Deaths of two students during camping outing prompt S.F. board to suspend such trips.

March 07, 2003|John Johnson and Carol Pogash | Special To The Times

SAN FRANCISCO — This city's reputation as a world-class tourist destination has long stood in opposition to the grimy realities of its City Hall politics and fractured school system.

Now, the deaths of two inner-city students on a wilderness outing in the Los Padres National Forest have not only given the school district another black eye, but also thrown into doubt the future of a program meant to give troubled city kids the survival skills to compete with their suburban counterparts.

The San Francisco Unified School District immediately canceled future back-country expeditions after the bodies of the two 17-year-old students were found at the bottom of a gorge Wednesday in back-country Monterey County. The district's Board of Education also announced it was reviewing the charter of the Urban Pioneer Experiential Academy that the two boys attended.

The incident is just the latest of several in which unsupervised students from the experimental school have gotten into trouble with authorities or found themselves in peril, according to school district officials.

It was reported that the two boys were camping with seven others two miles from the adults along on the trip to supervise them. The boys were allowed so far from supervisers as part of a test "to see if they could be trusted," according to investigators.

The Monterey County Sheriff's Department is continuing to classify the deaths of Vladislav Bogomolny and Mikhail Nikolov as suspicious. A coroner's investigation determined that the two 17-year-old campmates and friends died as a result of blunt force trauma from a 67-foot fall off a cliff near their campsite. The pair were drinking before their deaths, said sheriff's spokesman Bill Cassara.

Students from the alternative school the boys attended were on the 10th day of an 11-day "Outward Bound"-type wilderness survival trip when they apparently fell down a ravine to their deaths, said Cassara.

"Everything is consistent with falling from a cliff," said Cassara, adding: "We do believe they were drinking."

Investigators are now turning their attention to identifying and locating two strangers who reportedly wandered into the teens' campground the night before their deaths. Other campers reported that the two interlopers "carted in some hard alcohol," as the teens partied away the final night of the trip, Cassara said.

A total of 27 students from the San Francisco charter school were along on the camping trip when the two teens fell to their death.

"My son got killed," said a weeping Ina Bogomolny, a Russian Jewish emigre. "To me, he was the best boy on Earth. What more do you need to know from a mother who's lost her son?"

She added, "I do have some information but I can't release it. You're going to have to call the coroner's office."

Teenagers in San Francisco's close-knit Russian Jewish community "are obviously very upset," said Dr.

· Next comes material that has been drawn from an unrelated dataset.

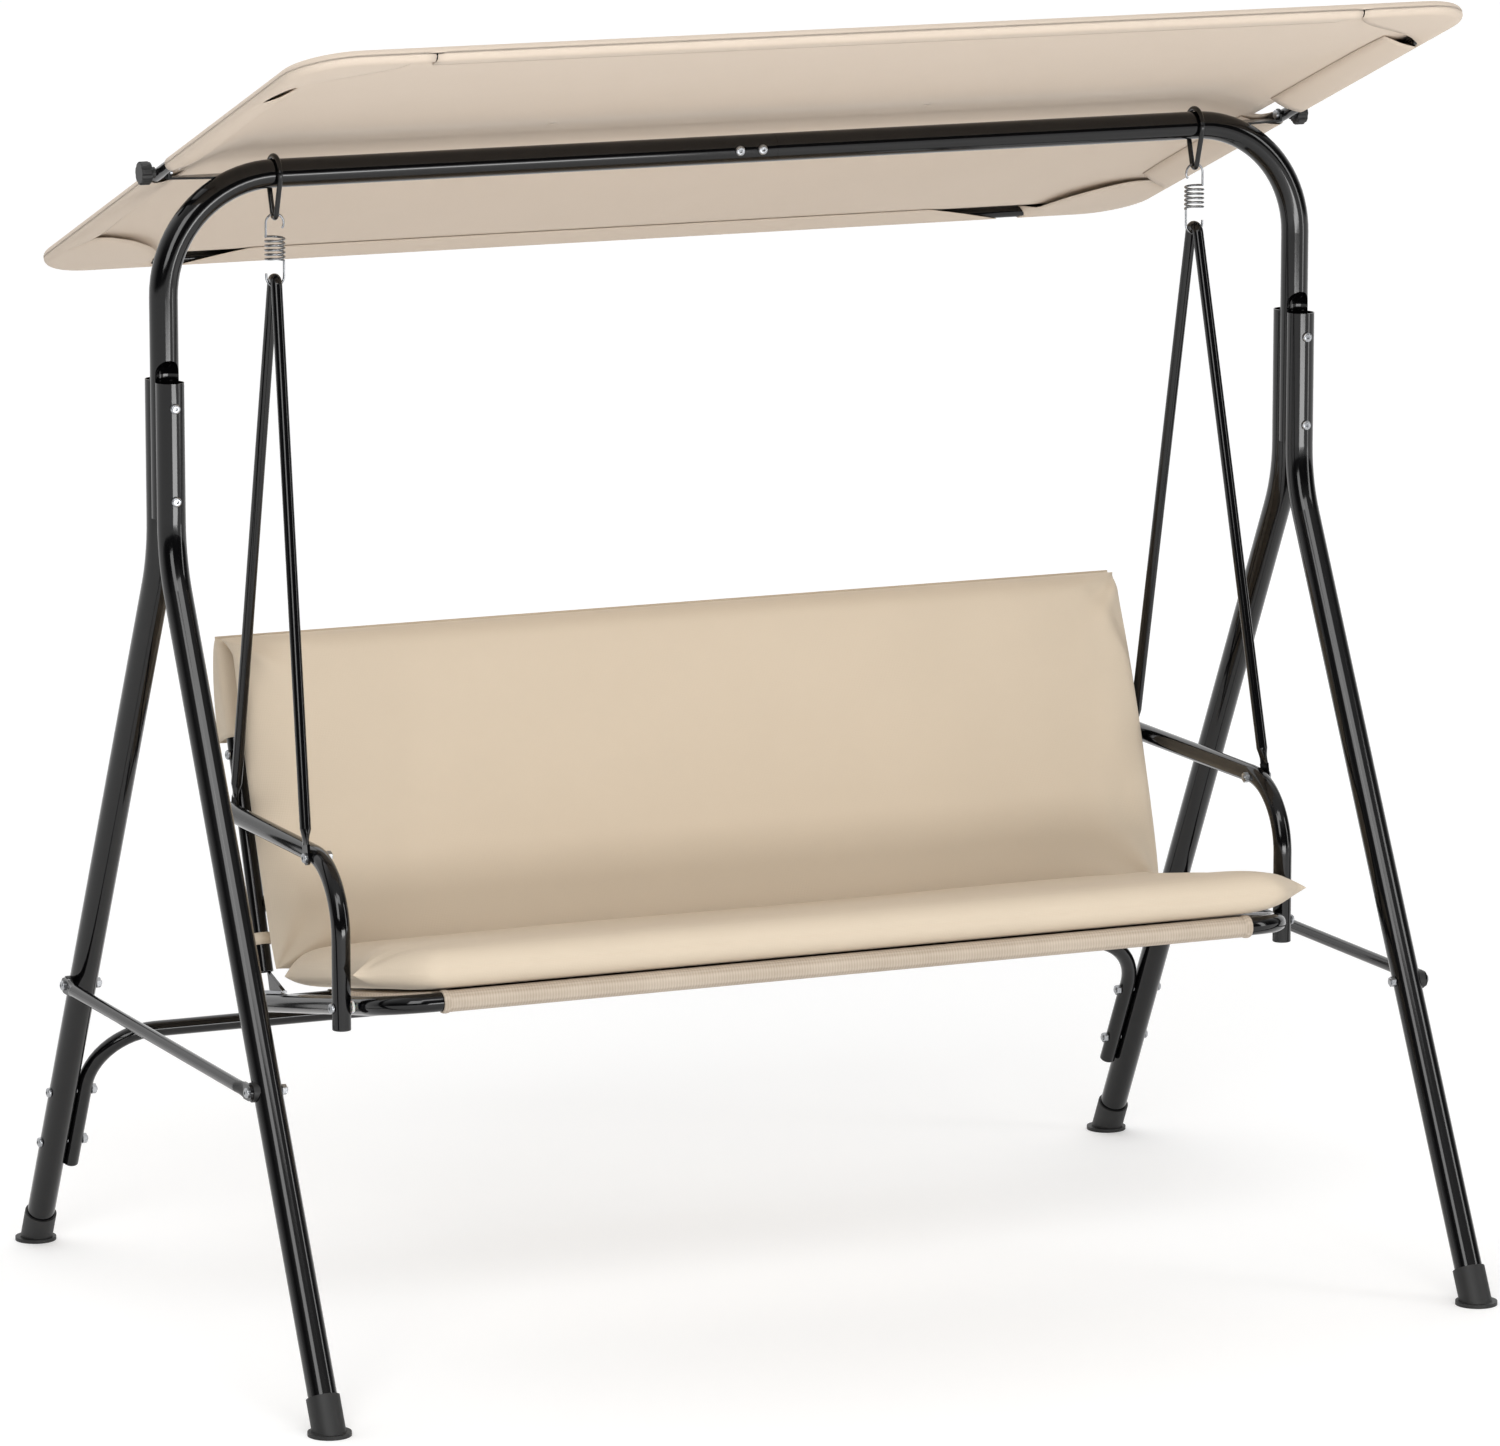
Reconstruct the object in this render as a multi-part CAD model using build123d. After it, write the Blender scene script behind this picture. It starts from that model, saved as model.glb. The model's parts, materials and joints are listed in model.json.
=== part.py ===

Anita Friedman, executive director of Jewish Family and Child Services in the city.

Some 35,000 Russian Jews have emigrated to the Bay Area since 1979, primarily settling in the Richmond and Sunset neighborhoods of the city.

The two victims were among about 350 immigrant youths in Club Noon, the largest teenage emigre organization in the Bay Area. "They all know each other," Friedman said. "Many of them are very upset." Their deaths, she said, "are a loss to the entire community. This is very emotional, very tragic for the community."

The school attended by the two boys has been involved in previous controversies. In one, students who got lost set a fire in the wilderness so they would be rescued. Some students were also arrested at a logging protest on the North Coast.

Supt. Arlene Ackerman, in a report to the board in 2001, had recommended against granting a charter to the school, citing what she called "a pattern of serious incidents involving the safety of Urban Pioneer Program students."

Among other things, she cited an incident in October 1994 in which students and staff were caught in a blizzard without appropriate clothing or tents and had to be rescued by U.S. Forest rangers.

"The district no longer has confidence in the ability of the petitioners to successfully implement the safety provisions set forth in their charter petition," Ackerman wrote the board.

In its own report to the board, the program touted the students' accomplishments. It said 15 had been honored in a congressional awards program. Some students had helped build homes and schools with Habitat for Humanity in Kenya, Zimbabwe, Costa Rica and other countries. Students also created organic community gardens, the report said.

The board ultimately allowed the school to operate, based on assurances from school administrators that they had improved supervision and discipline.

Although district spokeswoman Gina Snow confirmed Thursday that the school board was taking a hard look at the charter school's operations, Snow said it was premature to say the board would shut down the campus.